>> Saturday, June 13, 2009

Carmen has been my counterpart at school since the very beginning. Here in the English program, we are required to work with Nicaraguan counterpart teachers so we're not taking a job away from a Nicaraguan, and so our work will be more sustainable as our counterparts improve their English and their teaching methodologies. So we plan for all of the classes together on the weekends, then teach together during the week.

The first time I met Carmen was at our Counterpart Day during training, and I honestly found her really intimidating and I thought she hated me. I was even more worried because we had to live with Carmen and her family for the first six weeks that we were in Masaya. Fortunately, my first impression was wrong and Carmen turned out to be not only my colleague but also one of my best friends here.
Carmen is unlike any other Nicaraguan I've come to know; she is a really tough lady and has a strong sense of fairness and right and wrong. Carmen is very different from the Nicaraguan women I met in training: she's independent and raised her daughter by herself and cares for her granddaughter while also working as a teacher. She's one of the only people that doesn't continually ask when Paul and I are planning to have kids, and she stands up for me when others ask by saying that we're still young and it's better for us to complete our educations and have jobs and establish ourselves before rushing to bring kids into the mix. Though that's not revolutionary idea to have in the States, it is quite atypical here, and is one of many examples of Carmen's modern thinking and willingness to disagree with the majority.

I've come to trust Carmen a lot and can talk honestly with her about any subject. Carmen and I have a lot of free time between classes, and we use the time to talk about just about anything. She's probably the only Nicaraguan I feel comfortable talking to about the things about this country and culture that I dislike--the sexism, the way politics influences all decisions, and the way people are mean to dogs, for instance. In Nicaragua it's pretty risky for Americans like us to discuss topics like politics because people feel very strongly about those issues and are often biased by their loyalties, but Carmen is always honest and open about her opinions and she is never afraid to call it like she sees it, always while thinking critically about each topic. Carmen and I are also very similar in that we enjoy complaining and finding the irony in things, so we really were a perfect match.

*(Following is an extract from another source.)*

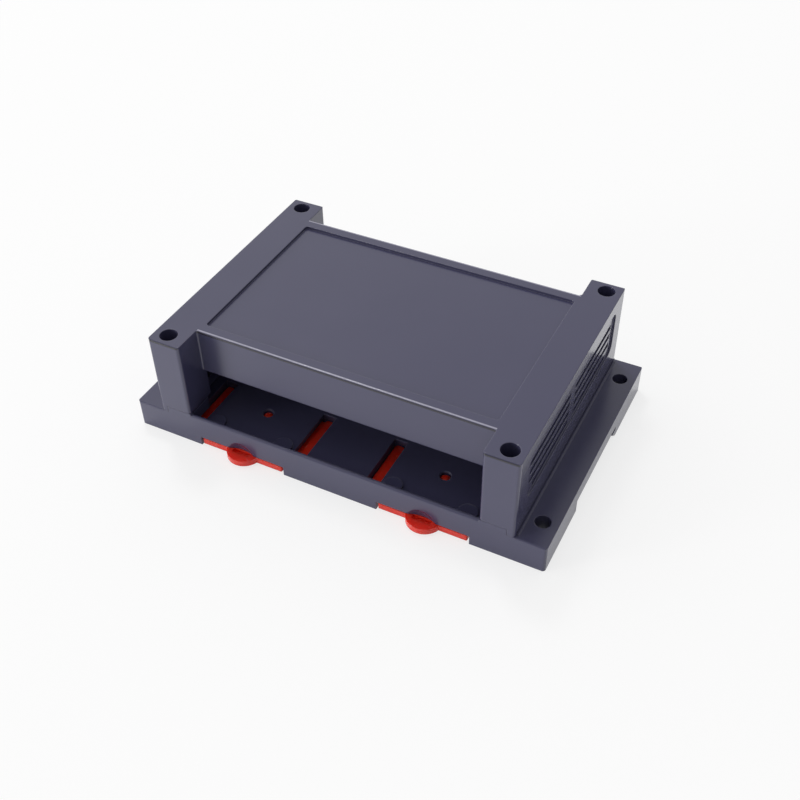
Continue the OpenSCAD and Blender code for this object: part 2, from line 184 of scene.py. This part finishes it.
def zinc_steel():
    """Bright zinc plating on steel: pale metal with a soft cloudy shine."""
    material, tree = new_material("zinc-plated steel")
    place = add(tree, "ShaderNodeTexCoord").outputs["Object"]
    edge = add(tree, "ShaderNodeBevel", {"Radius": 0.1 * MM}, samples=6)
    # clouding of the plating, about 0.8 mm
    cloud = add(tree, "ShaderNodeTexNoise", {"Scale": 1 / (0.8 * MM), "Detail": 3.0},
                {"Vector": place})
    tone = add(tree, "ShaderNodeMix", {6: colour("#B9BBC1"), 7: colour("#D3D4D6")},
               {0: cloud.outputs["Fac"]}, data_type="RGBA")
    gloss = add(tree, "ShaderNodeMapRange", {"To Min": 0.26, "To Max": 0.42},
                {"Value": cloud.outputs["Fac"]})
    surface = add(tree, "ShaderNodeBsdfPrincipled", {"Metallic": 1.0},
                  {"Base Color": tone.outputs[2], "Roughness": gloss.outputs["Result"],
                   "Normal": edge.outputs["Normal"]})
    add(tree, "ShaderNodeOutputMaterial", None, {"Surface": surface.outputs["BSDF"]})
    return material


def studio_paper():
    """Matt white paper that keeps a pale shadow of the object."""
    material, tree = new_material("matt white studio paper")
    place = add(tree, "ShaderNodeTexCoord").outputs["Object"]
    path = add(tree, "ShaderNodeLightPath")
    # fibres of about 2 mm
    fibre = add(tree, "ShaderNodeTexNoise", {"Scale": 1 / (2 * MM), "Detail": 2.0},
                {"Vector": place})
    tone = add(tree, "ShaderNodeMix", {6: colour("#FBFBFB"), 7: colour("#FDFDFD")},
               {0: fibre.outputs["Fac"]}, data_type="RGBA")
    # in the case's reflections it is as bright as the overexposed white of the photograph
    mirror = add(tree, "ShaderNodeMath", None,
                 {0: path.outputs["Is Glossy Ray"], 1: path.outputs["Is Transmission Ray"]},
                 operation="MAXIMUM")
    gain = add(tree, "ShaderNodeMapRange", {"To Min": 1.0, "To Max": 1.8},
               {"Value": mirror.outputs[0]})
    bright = add(tree, "ShaderNodeVectorMath", None,
                 {0: tone.outputs[2], "Scale": gain.outputs["Result"]}, operation="SCALE")
    paper = add(tree, "ShaderNodeBsdfDiffuse", None, {"Color": bright.outputs["Vector"]})
    # far from the case it runs into the white backdrop without a line
    reach = add(tree, "ShaderNodeVectorMath", None, {0: place}, operation="LENGTH")
    far = add(tree, "ShaderNodeMapRange", {"From Min": FADE_START, "From Max": FADE_END},
              {"Value": reach.outputs["Value"]})
    level = add(tree, "ShaderNodeMapRange", {"To Min": 1.08, "To Max": 1.0},
                {"Value": far.outputs["Result"]})
    glow = add(tree, "ShaderNodeEmission", {"Color": colour("#FCFCFC")},
               {"Strength": level.outputs["Result"]})
    # seen directly it is mostly its own white, so that the shadow stays as pale as in daylight
    mirror_share = add(tree, "ShaderNodeMath", {1: 0.35}, {0: mirror.outputs[0]},
                       operation="MULTIPLY")
    own_share = add(tree, "ShaderNodeMapRange", {"To Min": 0.7, "To Max": 1.0},
                    {"Value": far.outputs["Result"]})
    share = add(tree, "ShaderNodeMath", None,
                {0: path.outputs["Is Camera Ray"], 1: own_share.outputs["Result"],
                 2: mirror_share.outputs[0]}, operation="MULTIPLY_ADD")
    sheet = add(tree, "ShaderNodeMixShader", None,
                {0: share.outputs[0], 1: paper.outputs["BSDF"], 2: glow.outputs["Emission"]})
    add(tree, "ShaderNodeOutputMaterial", None, {"Surface": sheet.outputs["Shader"]})
    return material


def make_floor():
    """The sheet of paper that the case stands on."""
    mesh = bpy.data.meshes.new("studio_floor")
    corners = [(x * FLOOR_REACH, y * FLOOR_REACH, 0)
               for x, y in ((-1, -1), (1, -1), (1, 1), (-1, 1))]
    mesh.from_pydata(corners, [], [(0, 1, 2, 3)])
    floor = bpy.data.objects.new("studio_floor", mesh)
    floor.data.materials.append(studio_paper())
    bpy.context.scene.collection.objects.link(floor)


def make_world():
    """Surroundings as in a light tent: bright at the rear left, dark towards the front right."""
    world = bpy.data.worlds.new("light tent")
    bpy.context.scene.world = world
    world.use_nodes = True
    tree = world.node_tree
    tree.nodes.clear()
    sky = add(tree, "ShaderNodeTexCoord").outputs["Generated"]
    lean = add(tree, "ShaderNodeVectorMath", {1: TENT_BRIGHT_SIDE}, {0: sky},
               operation="DOT_PRODUCT")
    level = add(tree, "ShaderNodeMapRange",
                {"From Min": -1.0, "From Max": 1.0,
                 "To Min": TENT_DARKEST, "To Max": TENT_BRIGHTEST},
                {"Value": lean.outputs["Value"]})
    tent = add(tree, "ShaderNodeBackground", {"Color": colour("#FFFFFF")},
               {"Strength": level.outputs["Result"]})
    # the camera sees a plain white backdrop
    backdrop = add(tree, "ShaderNodeBackground", {"Color": colour("#FCFCFC"), "Strength": 1.0})
    path = add(tree, "ShaderNodeLightPath")
    seen = add(tree, "ShaderNodeMixShader", None,
               {0: path.outputs["Is Camera Ray"], 1: tent.outputs["Background"],
                2: backdrop.outputs["Background"]})
    add(tree, "ShaderNodeOutputWorld", None, {"Surface": seen.outputs["Shader"]})


def make_softbox(name, place, width, power):
    """A square soft light that faces the object; place and width in metres, power in watts."""
    light = bpy.data.lights.new(name, "AREA")
    light.shape = "SQUARE"
    light.size = width
    light.energy = power
    lamp = bpy.data.objects.new(name, light)
    lamp.location = place
    lamp.rotation_euler = (-Vector(place)).to_track_quat("-Z", "Y").to_euler()
    bpy.context.scene.collection.objects.link(lamp)


def make_camera():
    """The photograph's camera, from its azimuth, elevation, roll and distance."""
    azimuth, elevation, roll = (math.radians(a) for a in (AZIMUTH, ELEVATION, ROLL))
    back = Vector((math.sin(azimuth) * math.cos(elevation),
                   -math.cos(azimuth) * math.cos(elevation), math.sin(elevation)))
    level = (-back).cross(Vector((0, 0, 1))).normalized()
    right = Matrix.Rotation(roll, 3, back) @ level
    up = back.cross(right)
    data = bpy.data.cameras.new("photo_camera")
    data.lens = FOCAL_MM
    data.sensor_width = SENSOR_MM
    data.clip_start = 0.01
    camera = bpy.data.objects.new("photo_camera", data)
    turn = Matrix((right, up, back)).transposed().to_4x4()
    place = AIM_RIGHT * right + AIM_UP * up + DISTANCE * back
    camera.matrix_world = Matrix.Translation(place) @ turn
    bpy.context.scene.collection.objects.link(camera)
    bpy.context.scene.camera = camera


def finish_nodes():
    """Gives every moulded or plated piece the material of its slot."""
    made = {"case_plastic": satin_abs(), "clip_plastic": gloss_red(),
            "screw_steel": zinc_steel()}
    for name, piece in frame["nodes"].items():
        piece.data.materials.clear()
        piece.data.materials.append(made[SLOT_OF[name]])


make_camera()
finish_nodes()
make_floor()
make_world()
make_softbox("key softbox, upper rear left", place=(-0.78, 0.71, 1.70), width=0.35, power=6.5)
make_softbox("low fill softbox, front left", place=(-1.15, -1.09, 0.26), width=0.4, power=7.5)
bpy.context.scene.view_settings.view_transform = "Standard"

During the last two years I've also gotten to know Carmen's daughter, Lizayara, and her granddaughter, Natalie. Lizayara has been studying English in Managua on Saturdays and I'm amazed at how well she speaks after a short amount of time. She's one of the most studious people I've met here, and though she doesn't yet know what she'd like to do as a career (engineering and medical school are a couple of her top contenders), I know she'll find success and grow up to be as smart and independent as her mom. Recently Lizayara invited us to her 16th birthday party this spring:
I'm amazed at how much Natalie, Carmen's granddaughter (also in the picture above), has changed over the last two years. When we first moved in with Carmen, she was living with her son and helping care for Natalie because Natalie's mom was killed in a motorcycle accident the year before. Natalie was very shy and quiet and I'm pretty sure she found me really annoying. Now when I go to Carmen's on the weekend and Natalie is visiting, she's a lively little girl who is always scheming to get cookies and is willing to talk with me and let me help her study for her upcoming tests, and is even eager to show off the English she's learning in school.

On my last day at school the teachers threw me a despedida, a going away party. I had to say a few words, and as I was talking about how much I appreciated Carmen, I started to tear up, the first time since we've started saying our goodbyes. Tomorrow Carmen, Lizayara, and Natalie are coming over to have lunch with us, and we're also going to make sure that they have e-mail accounts and give them a crash course in how to use Skype so we can stay in touch. Carmen really has meant a lot to me during these two years, and it's going to be tough to say goodbye.